The Hill Rule: when running up a hill, you are not allowed to stop. If you need to stop there are only two options.

1. Stop before you get to the hill, catch your breath, then proceed up the hill.

2. Stop at the top of the hill, after you run up the hill.

The reason for The Hill Rule is simple. A large part of running is a mental game. Stopping in the middle of a hill imprints a pattern that you cannot run hills, and you will tend to stop when faced with the next larger hill. The Hill Rule breaks this pattern, and does acknowledge that hills are hard, but there are options to overcome them.

The more I thought about The Hill Rule, the more I could see how it applies to any obstacle we face. When we give up or stop in the middle, we develop a pattern that can continue the next time that obstacle arises. Frankly, a large part of life is a mental game. 

Try applying The Hill Rule to your next obstacle. Either stop and rest before you tackle it, or rest when it is over. No stopping in the middle.
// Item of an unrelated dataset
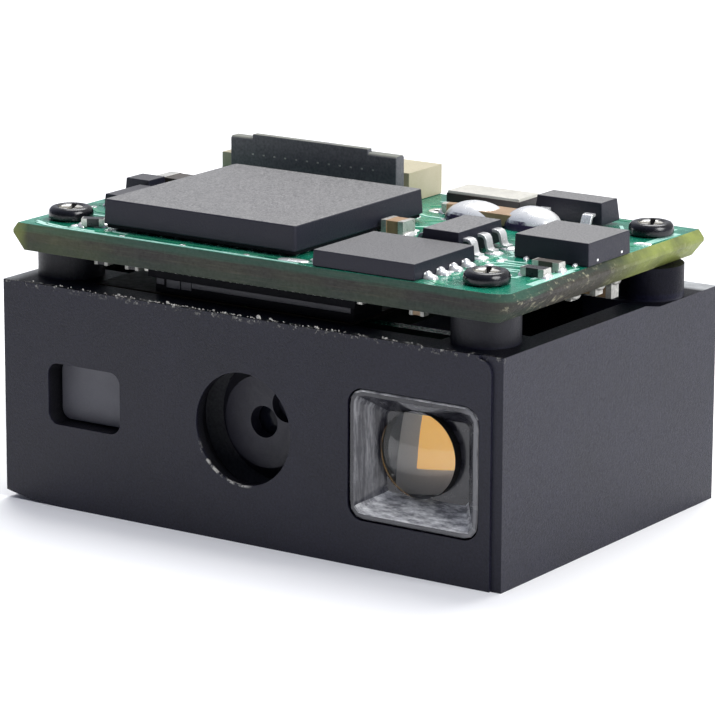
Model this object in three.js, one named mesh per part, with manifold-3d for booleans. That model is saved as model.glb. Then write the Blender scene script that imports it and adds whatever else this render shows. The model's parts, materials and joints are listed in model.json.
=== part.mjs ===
// A compact 2-D imaging scan-engine module: a black moulded chassis with an aimer window, a camera lens
// and an illumination window, and a main circuit board on four posts above it.
// Millimetres, +Z up. The origin is the centre of the underside, and the front face looks along -Y.
import * as THREE from "three";
import { mergeVertices } from "three/addons/utils/BufferGeometryUtils.js";
import Module from "manifold-3d";

const wasm = await Module();
wasm.setup();

// ---------------------------------------------------------------- driving dimensions

const GAP = 0.02;          // between pieces that rest on each other
const FIT = 0.04;          // radial or side clearance of a piece in its pocket
const RUNNING = 0.05;      // radial clearance of a piece that turns
const ARC_STEPS = 6;       // straight steps in a quarter circle of a small corner
const ROUND_STEPS = 36;    // straight steps round a full circle

const CASE = { width: 21.5, depth: 14.75, height: 8.27, floor: 1.5, frontWall: 1.2, wall: 0.95 };
const EDGE_REBATE = { width: 0.42, depth: 0.1, cornerRadius: 0.5, top: 0.12 };
const UNDERCUT = { start: 8.25, rise: 0.3 };
const REAR_STEP = { start: 9.6, end: 10.6, drop: 0.2 };
const POST = { radius: 1.23, top: 9.29, pilotRadius: 0.52, pilotBottom: 7.0, pillar: 3.2 };
const POST_PLACES = [
  { name: "front_left", x: -9.3, depth: 2.2, screw: true },
  { name: "front_right", x: 8.92, depth: 1.88, screw: true },
  { name: "rear_left", x: -9.5, depth: 12.03, screw: false },
  { name: "rear_right", x: 9.5, depth: 12.03, screw: true },
];
const FRONT_PILLAR_BOTTOM = 6.65;
const MOUNT_HOLE = { x: 7.0, depthFromFront: 11.0, radius: 0.65, deep: 1.1 };

const BOARD = { width: 21.4, front: 0.55, rear: 13.8, bottom: 9.31, thickness: 1.0, corner: 1.0, hole: 0.6 };
const BOARD_SCORE = { topInset: 0.22, topDrop: 0.28, bottomInset: 0.5, bottomRise: 0.6 };
const BOARD_TOP = BOARD.bottom + BOARD.thickness;
const SEAT = BOARD_TOP + GAP;

const AIMER = { x: -7.1, z: 4.27, width: 3.27, height: 2.3, corner: 0.45, recess: 0.75, thickness: 0.5 };
const APERTURE = { x: 0, z: 4.2, radius: 2.05, lip: 0.4, relief: 2.5 };
const LAMP = { x: 7.17, z: 4.05, width: 5.4, height: 4.75, corner: 0.62 };
const DOME = { x: 6.97, z: 4.2, radius: 1.55, shoulder: 0.62, crown: 0.45, back: 1.35 };
const LAMP_LENS = { front: 0.03, back: 1.45, rim: 0.42, floor: 0.95, taper: 0.72 };
const AIMER_BULGE = { radius: 0.85, height: 0.42 };

const BARREL = { face: 1.3, headRadius: 1.7, headLength: 0.62, bodyRadius: 2.25, rear: 5.9, pupil: 0.58 };
const BARREL_BORE = { front: 1.82, step: 3.3, frontRadius: 1.55, rearRadius: 1.9 };
const FRONT_LENS = { radius: 1.5, front: 1.87, rear: 2.9, bulge: 0.25 };
const REAR_LENS = { radius: 1.84, front: 3.6, rear: 4.95, bulge: 0.3 };
const RETAINER = { bore: 1.2, front: 5.0, rear: 5.55 };
const NOTCH = { radius: 0.61, x: 0.97, z: 0.73, depth: 0.42 };
const HOLDER = { width: 6.9, front: 2.0, rear: 8.3, bottom: 1.52, top: 7.4, tunnel: 1.75 };
const FILTER = { width: 4.6, height: 4.2, pocket: 0.6, thickness: 0.46, inset: 0.1 };
const SENSOR = { width: 5.2, height: 4.4, thickness: 0.55 };
const SENSOR_GLASS = { width: 4.5, height: 3.7, thickness: 0.3 };
const SENSOR_BOARD = { width: 9.6, front: 9.55, thickness: 0.6, bottom: 1.54, top: 8.0 };
const LED_BOARD = { width: 19.2, front: 2.85, thickness: 0.5, bottom: 1.54, top: 8.0 };
const LED_BOARD_CUT = { slot: 7.2, bridge: 0.5, ear: 7.4 };
const LAMP_LED = { width: 2.6, height: 2.6, thickness: 0.6 };
const PHOSPHOR = { width: 1.75, height: 1.9, thickness: 0.16, corner: 0.12, shift: 0.1 };
const AIMER_LED = { width: 1.6, height: 1.0, thickness: 0.7 };
const FLEX = { left: -7.5, right: 3.55, front: 1.35, rear: 10.75, thickness: 0.12, top: 8.28, tail: 4.6 };
const BOARD_LINK = { x: -0.55, depth: 2.3, split: 8.84 };
const LINK_SOCKET = { length: 9.0, width: 2.2 };
const LINK_PLUG = { length: 8.6, width: 1.8 };

const SOCKET = { width: 8.23, length: 2.75, height: 1.12 };
const SOCKET_MOUTH = { inset: 0.65, height: 0.36, bottom: 0.34 };
const CONTACT = { count: 12, pitch: 0.5, width: 0.2, length: 0.95, height: 0.16 };
const LATCH = { x: -4.48, pivotDepth: 11.02, pivotZ: 10.86, width: 7.57, thickness: 0.55, height: 1.35 };
const LATCH_RIDGE = { x: -0.13, width: 5.27, thickness: 0.3, height: 0.15 };

const PROCESSOR = { width: 8.5, length: 8.2, height: 1.14, substrate: 0.26 };
const FLASH = { width: 4.0, length: 3.85, height: 0.58, pads: 4, pitch: 0.8 };
const POWER_CONTROLLER = { width: 3.05, length: 2.85, height: 0.84 };
const INTERFACE_CHIP = { width: 2.35, length: 2.2, height: 0.5 };
const DIODE = { width: 1.14, length: 1.1, height: 0.65 };
const REGULATOR = { width: 1.62, length: 2.93, height: 0.8 };
const REGULATOR_LEAD = { inside: 0.5, shoulder: 0.98, toe: 1.42, height: 0.5, width: 0.4 };
const TRANSISTOR = { width: 2.9, length: 1.3, height: 0.82 };
const TRANSISTOR_LEAD = { inside: 0.4, shoulder: 0.78, toe: 1.15, height: 0.4, width: 0.42 };
const BULK_CAPACITOR = { length: 3.6, width: 1.35, height: 0.5 };
const CRYSTAL = { width: 3.2, length: 1.5, height: 0.6, lid: 0.1 };
const LEAD_PITCH = 0.95;   // small-outline packages
const LEAD_THICKNESS = 0.13;
const STAND_OFF = 0.1;     // of a leaded package's body above its pads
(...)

We ran up that hill without stopping. We rested at the end, and celebrated the run.

We are looking forward to the next run, and there will be hills.

 

Running into our 80’s

I am a runner.

Sometimes my narrator tries to convince me that I am someone who used to run, or someone who just runs now and then.

Sometimes when I tell other people I run, they try to convince me that running will ruin my knees.

Sometimes I wonder if I will injure myself again.

Sometimes I think about giving up, and slowing down.

Sometimes fear creeps in.

But,

Maybe it is each and every choice to run that makes me a runner.

Maybe my voice can override those other voices.

Maybe it is lack of activity that also ruins knees.

Maybe I could listen to the orthopedic doctor who said I would be running into my 80’s with the right plan.

Maybe my miles will decrease, but my activity will remain.

Maybe learning to dance with fear is better in the long run.

Where have you been convinced that you should give up, slow down, and stop “running”?

Where has the fear or the voices told you that it is too late?

Perhaps we could all be running into our 80’s.

Perhaps you could be [insert your activity, goal, or dream here] into your 80’s.